Date: 2010-07-09, 10:55AM EDT
Reply to: [email protected] [Errors when replying to ads?]

I have a gorgeous dark sable working line GSD that needs a great home, ASAP! Free to good home! Great with other dogs, cats and children. If you have GSD experience and may be interested contact me thanks. 



 Location: Baltimore
it's NOT ok to contact this poster with services or other commercial interests












PostingID: 1833658988


German Shepherd


What a gorgeous dog...can't believe he's just free to a good home


----------



## Melly (Mar 21, 2010)

He is a pretty boy hope he finds a good home.


----------



## Andy-jr. (Mar 1, 2010)

What a good looking dog.
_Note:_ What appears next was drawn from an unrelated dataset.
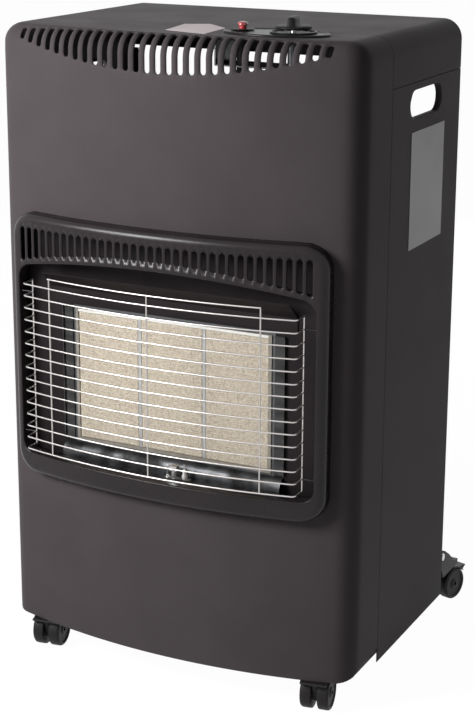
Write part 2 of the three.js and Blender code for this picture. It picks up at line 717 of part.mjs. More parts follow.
function injectorManifold() {
  const half = plaquePitch + manifoldPast;
  const bar = crossRod(-half, half, manifoldY, manifoldZ, manifoldRadius, 12);
  const nozzles = [-1, 0, 1].map((i) =>
    uprightRod(i * plaquePitch, manifoldY, manifoldZ, tubeLow + 3, 3, 8));
  const tabs = boxPair(39, 41, manifoldY - 6, manifoldY + 6, manifoldZ, boxLow - seat);
  return join(bar, ...nozzles, tabs);
}

const valveBottom = bracketZ - 48;
const valveTop = bracketZ - seat;
const pipeY = controlY + 8;

function gasPipe() {
  const end = plaquePitch + manifoldPast + seat;
  const route = [[knobX, pipeY, valveBottom - seat], [knobX, pipeY, manifoldZ],
    [knobX, manifoldY, manifoldZ], [end, manifoldY, manifoldZ]];
  return sweptRod(route, pipeRadius, 9, 8, 3);
}

function pilotPipe() {
  const x = knobX - 14;
  const z = surroundLow - 7;
  const y = surroundY - 8;
  const route = [[x, pipeY, valveBottom - seat], [x, pipeY, z], [x, y, z], [pilotX, y, z],
    [pilotX, pilotY, z], [pilotX, pilotY, z + 5]];
  return sweptRod(route, pilotPipeRadius, 4, 6, 2);
}

const pilotFloor = openingLow - 2; // the pilot bracket stands on the lower tray

function pilotBurner() {
  const foot = box(pilotX - 11, pilotX + 19, pilotY - 3, pilotY + 3.6, pilotFloor, pilotFloor + 1.5);
  const stem = uprightRod(pilotX, pilotY, surroundLow - 2 + seat, pilotFloor + 12, 3, 10);
  const hood = box(pilotX - 4.5, pilotX + 4.5, pilotY - 3, pilotY + 3.6, pilotFloor + 10, pilotFloor + 15);
  return join(foot, stem, hood);
}

function sparkElectrode() {
  const x = pilotX + 13;
  const z = pilotFloor + 1.5 + seat;
  return join(uprightRod(x, pilotY, z, z + 11, 3.2, 10), uprightRod(x, pilotY, z + 10, z + 17, 0.8, 6));
}

function thermocouple() {
  const x = pilotX - 7.5;
  const z = pilotFloor + 1.5 + seat;
  return join(uprightRod(x, pilotY, z, z + 13, 1.5, 8), uprightRod(x, pilotY, z, z + 4, 2.4, 8));
}

// ---- controls -----------------------------------------------------------------------------------

function controlBracket() {
  const [x0, x1] = [buttonX - 20, knobX + 47];
  const [y0, y1] = [controlY - 26, seamY - lapWidth - 2];
  const top = cabinetHeight - sheet - seat;
  const tray = join(box(x0, x1, y0, y1, bracketZ, bracketZ + floorPlate),
    box(x0, x0 + floorPlate, y0, y1, bracketZ, top), box(x1 - floorPlate, x1, y0, y1, bracketZ, top));
  return cut(tray, uprightRod(knobX, controlY, bracketZ - 1, bracketZ + 3, 6 + seat),
    uprightRod(buttonX, controlY, bracketZ - 1, bracketZ + 3, piezoRadius + seat));
}

function gasValve() {
  const body = box(knobX - 20, knobX + 18, controlY - 14, controlY + 14, valveBottom, valveBottom + 32);
  const neck = uprightRod(knobX, controlY, valveBottom + 30, valveTop, 8.5);
  const bush = uprightRod(knobX, controlY, valveTop - 2, cabinetHeight - sheet - 6, 6);
  const bore = uprightRod(knobX, controlY, valveBottom + 34, cabinetHeight, spindleRadius + seat);
  return cut(join(body, neck, bush), bore);
}

function hoseInlet() {
  const barbs = [[0, 0], [6, 0], [6, 8], [4, 9], [5, 11], [4, 16], [5, 18], [4, 23], [5, 25],
    [3.6, 32], [0, 32]];
  const geometry = new THREE.LatheGeometry(barbs.map(([r, h]) => new THREE.Vector2(r, h)), 12);
  return solid(geometry.translate(knobX, controlY + 14 + seat, valveBottom + 16));
}

const plateTop = cabinetHeight + seat + plateThickness;
const skirtBottom = plateTop + knobTravel + 0.5;

function valveSpindle() {
  return uprightRod(knobX, controlY, valveBottom + 40, skirtBottom + 10, spindleRadius);
}

function controlKnob() {
  const top = skirtBottom + knobHeight;
  const middle = new THREE.Vector2(knobX, controlY);
  const angle = THREE.MathUtils.degToRad(knobTurn);
  const turned = (half, length, r) => roundedRectangle(-half, half, -length, length, r, 3).map(([a, b]) =>
    new THREE.Vector2(a, b).add(middle).rotateAround(middle, angle).toArray());
  const skirt = uprightRod(knobX, controlY, skirtBottom, skirtBottom + 3.5, knobRadius, 24);
  const blade = planPrism(turned(5, 17.5, 4), skirtBottom + 2, top - 2);
  const crest = planPrism(turned(4, 16, 3), skirtBottom + 4, top);
  const socket = uprightRod(knobX, controlY, skirtBottom - 1, skirtBottom + 10 + seat, spindleRadius + seat);
  return cut(join(skirt, blade, crest), socket);
}

function escutcheon() {
  const low = cabinetHeight + seat;
  const outline = circle(0, 0, 1, 36).map(([a, b]) =>
    [plateCentreX + plateHalfLength * a, plateCentreY + plateHalfWidth * b]);
  const plate = planPrism(outline, low, plateTop);
  const ring = cut(uprightRod(knobX, controlY, low, plateTop + 1.2, dialRing, 24),
    uprightRod(knobX, controlY, plateTop, plateTop + 3, dialRing - 2.5, 24));
  return cut(join(plate, ring), uprightRod(knobX, controlY, low - 1, plateTop + 3, spindleRadius + 5),
    uprightRod(buttonX, controlY, low - 1, plateTop + 3, piezoRadius + seat));
}

const collarTop = plateTop + seat + 0.8;

function piezoIgniter() {
  const body = uprightRod(buttonX, controlY, valveBottom + 8, collarTop - 0.4, piezoRadius);
  const collar = uprightRod(buttonX, controlY, plateTop + seat, collarTop, piezoRadius + 6);
  const bore = uprightRod(buttonX, controlY, collarTop - 24, collarTop + 1, buttonRadius - 1.4 + seat);
  return cut(join(body, collar), bore);
}

function igniterButton() {
  const capLow = collarTop + buttonTravel + 0.3;
  return join(uprightRod(buttonX, controlY, collarTop - 19, capLow + 1, buttonRadius - 1.4),
    uprightRod(buttonX, controlY, capLow, capLow + 3, buttonRadius),
    uprightRod(buttonX, controlY, capLow + 2.5, capLow + 4, buttonRadius - 1.2));
}

// ---- casters ------------------------------------------------------------------------------------

// a caster about its swivel axis, trailing towards +Y of its own group
function casterHousing() {
  const z = wheelRadius;
  const inner = hoodRadius - 1.2;
  const width = forkWidth / 2 + 0.5 + wheelWidth + seat;
  const rim = arc(casterTrail, z, hoodRadius, hoodFrom, 180, 9);
  const hood = sidePrism([...rim, [casterTrail - 9, z - 8], [casterTrail + 9, z - 8]], -width, width);
  const lipTop = shellBottom - 0.7;
  const lip = sidePrism([[casterTrail + 10, lipTop], [casterTrail + lipReach, lipTop],
    [casterTrail + lipReach, lipTop - 1.4], rim[0]], -lipHalf, lipHalf);
  const top = floorTop - floorPlate - seat;
  const neck = uprightRod(0, 0, z + hoodRadius - 8, top, 9, 12);
  const stem = uprightRod(0, 0, top - 1, floorTop + 6, stemRadius, 10);
  const wells = [-1, 1].map((side) => {
    const ends = [side * (forkWidth / 2), side * (width + 1)].sort((p, q) => p - q);
    return sidePrism([...arc(casterTrail, z, inner, 0, 180, 12), [casterTrail - inner, 0],
      [casterTrail + inner, 0]], ...ends);
  });
  return cut(join(hood, lip, neck), ...wells, crossRod(-width, width, casterTrail, z, axleRadius + seat, 10))
    .add(stem);
}

function casterWheel(side) {
  const rim = wheelRadius / Math.cos(Math.PI / wheelSides);
  const bore = axleRadius + seat;
  const profile = [[bore, 0], [rim, 0], [rim, wheelWidth - 1.8], [rim - 1.8, wheelWidth],
    [bore, wheelWidth - 1]];
  const geometry = new THREE.LatheGeometry(
    [...profile, profile[0]].map(([r, h]) => new THREE.Vector2(r, h)), wheelSides);
  geometry.rotateY(Math.PI / wheelSides).rotateZ(-Math.PI / 2).translate(forkWidth / 2 + 0.5, 0, 0);
  if (side < 0) geometry.rotateZ(Math.PI);
  return solid(geometry.translate(0, casterTrail, wheelRadius));
}

function addCaster(name, x, y, turn) {
  const caster = new THREE.Group();
  caster.position.set(x, y, 0);
  caster.rotation.z = THREE.MathUtils.degToRad(turn);
  heater.add(caster);
  const reach = forkWidth / 2 + wheelWidth - 2;
  addPiece(`${name}_housing`, casterHousing(), plastic, caster);
  addPiece(`${name}_axle`, crossRod(-reach, reach, casterTrail, wheelRadius, axleRadius, 10), steel, caster);
  addPiece(`${name}_wheel_a`, casterWheel(1), plastic, caster);
  addPiece(`${name}_wheel_b`, casterWheel(-1), plastic, caster);
}

// ---- assembly -----------------------------------------------------------------------------------

addPiece('front_shell', frontShell(), charcoal);
addPiece('top_cover', topCover(), charcoal);
const rightPanel = sidePanel();
addPiece('side_panel_right', rightPanel, charcoal);
addPiece('side_panel_left', mirrored(rightPanel), charcoal);
addPiece('base_tray', baseTray(), black);
addPiece('bottle_shelf', bottleShelf(), black);
addPiece('shelf_screw_right', pivotScrew(1), steel);
addPiece('shelf_screw_left', pivotScrew(-1), steel);
addPiece('heat_shield', heatShield(), steel);

addPiece('bezel', bezel(), black);
addPiece('wire_guard', wireGuard(), wire);

addPiece('burner_surround', burnerSurround(), black);
addPiece('hood_deflector', hoodDeflector(), black);
addPiece('lower_tray', lowerTray(), steel);
addPiece('reflector_right', reflector(1), steel);
addPiece('reflector_left', reflector(-1), steel);
addPiece('burner_box', burnerBox(), paleMetal);
addPiece('plaque_gasket', plaqueGasket(), white);
for (const [place, i] of [['left', -1], ['centre', 0], ['right', 1]]) {
  addPiece(`plaque_${place}`, slab(i * plaquePitch, plaqueWidth), ceramic);
  addPiece(`mixing_tube_${place}`, mixingTube(i * plaquePitch), paleMetal);
}
addPiece('separator_left', slab(-plaquePitch / 2, separatorWidth), paleMetal);
addPiece('separator_right', slab(plaquePitch / 2, separatorWidth), paleMetal);

addPiece('injector_manifold', injectorManifold(), brass);
addPiece('gas_pipe', gasPipe(), paleMetal);
addPiece('pilot_pipe', pilotPipe(), paleMetal);
addPiece('pilot_burner', pilotBurner(), steel);
addPiece('spark_electrode', sparkElectrode(), white);
addPiece('thermocouple', thermocouple(), brass);

addPiece('control_bracket', controlBracket(), steel);
addPiece('gas_valve', gasValve(), brass);
addPiece('hose_inlet', hoseInlet(), brass);
addPiece('valve_spindle', valveSpindle(), steel);
addPiece('control_knob', controlKnob(), plastic);
addPiece('escutcheon', escutcheon(), plastic);
addPiece('piezo_igniter', piezoIgniter(), plastic);
addPiece('igniter_button', igniterButton(), red);

addCaster('caster_front_right', casterX, casterY, 180 + frontTurn);
addCaster('caster_front_left', -casterX, casterY, 180 + frontTurn);
addCaster('caster_rear_right', rearCasterX, rearCasterY, -rearTurn);
addCaster('caster_rear_left', -rearCasterX, rearCasterY, rearTurn);

// the origin is on the floor, in the middle of everything
heater.updateMatrixWorld(true);
const extent = new THREE.Box3().setFromObject(heater, true);
const centre = extent.getCenter(new THREE.Vector3());
heater.position.set(-centre.x, -centre.y, 0);
heater.updateMatrixWorld(true);

export default heater;
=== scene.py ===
import math
import bmesh
import bpy
import numpy as np
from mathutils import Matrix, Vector


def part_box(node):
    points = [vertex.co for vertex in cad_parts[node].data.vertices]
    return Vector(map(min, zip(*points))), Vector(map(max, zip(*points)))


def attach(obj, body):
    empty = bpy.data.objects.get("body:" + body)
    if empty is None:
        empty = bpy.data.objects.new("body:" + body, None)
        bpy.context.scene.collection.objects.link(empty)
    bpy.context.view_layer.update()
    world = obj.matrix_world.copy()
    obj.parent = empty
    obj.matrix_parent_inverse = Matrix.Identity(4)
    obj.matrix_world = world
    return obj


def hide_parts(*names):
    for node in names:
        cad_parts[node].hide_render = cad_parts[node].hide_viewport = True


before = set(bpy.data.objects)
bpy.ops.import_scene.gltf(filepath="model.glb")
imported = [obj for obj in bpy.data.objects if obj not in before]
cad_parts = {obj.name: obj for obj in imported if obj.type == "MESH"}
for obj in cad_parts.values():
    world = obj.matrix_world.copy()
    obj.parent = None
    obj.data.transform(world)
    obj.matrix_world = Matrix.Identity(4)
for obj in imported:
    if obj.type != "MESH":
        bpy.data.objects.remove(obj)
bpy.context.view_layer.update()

# Portable gas cabinet heater. Shapes are worked out in millimetres: x = 0 at the middle, y = 0 at the
# foremost line of the bowed front and growing backwards, z = 0 on the floor.
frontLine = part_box("front_shell")[0].y

# What a finish has where it says nothing else. Noise scales are per metre, bumpDepth is in metres, and a
# band is the part of the noise's range over which colour or roughness changes.
plainLook = dict(broadScale=14, broadDetail=4, fineScale=900, fineDetail=2, noiseRoughness=0.55,
                 colourBand=(0.35, 0.65), roughBand=(0.3, 0.7), grainFrom=0.58, grainTo=0.72, grainShare=0.6,
                 bump=0.2, bumpDepth=0.0002, metallic=0.0, specular=0.5, coat=0.0, coatRoughness=0.2)
shaderSockets = {"metallic": "Metallic", "specular": "Specular IOR Level", "coat": "Coat Weight",
                 "coatRoughness": "Coat Roughness"}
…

I wish I had room, Hope he finds a good home.


----------



## Phay1018 (Nov 4, 2006)

I emailed about him yesterday but haven't heard anything yet.


----------



## Anja1Blue (Feb 27, 2008)

I wish more people understood the pitfalls of offering a dog for free.  And ASAP doesn't help either. I hope this chap is neutered (it doesn't say) and doesn't fall into the wrong hands.....
_________________________________________
Susan

Anja SchH3 GSD
Conor GSD
Blue BH WH T1 GSD - waiting at the Bridge


----------



## Anja1Blue (Feb 27, 2008)

Any news on this fella?
_______________________________
Susan

Anja SchH3 GSD
Conor GSD
Blue BH WH T1 GSD - waiting at the Bridge


----------



## StellaSquash (Apr 22, 2010)

the ad has been deleted.....


----------



## Andy-jr. (Mar 1, 2010)

I think someone on this board got him.


----------



## Anja1Blue (Feb 27, 2008)

Andy-jr. said:


> I think someone on this board got him.


How do you know that? Do you have him? Free dogs often end up in bad situations, so if you have info to the contrary that would be nice to hear!
___________________________________
Susan

Anja SchH3 GSD
Conor GSD
Blue BH WH T1 GSD - waiting at the Bridge


----------



## Andy-jr. (Mar 1, 2010)

I think it is this guy. I can't believe there would be two sable GSD on Craigslist in Baltimore around the same time. I'm not sure how often the guy gets on here because of low # of post. 

http://www.germanshepherds.com/forum/rescue-stories-where-they-now/139608-my-craigslist-find.html


----------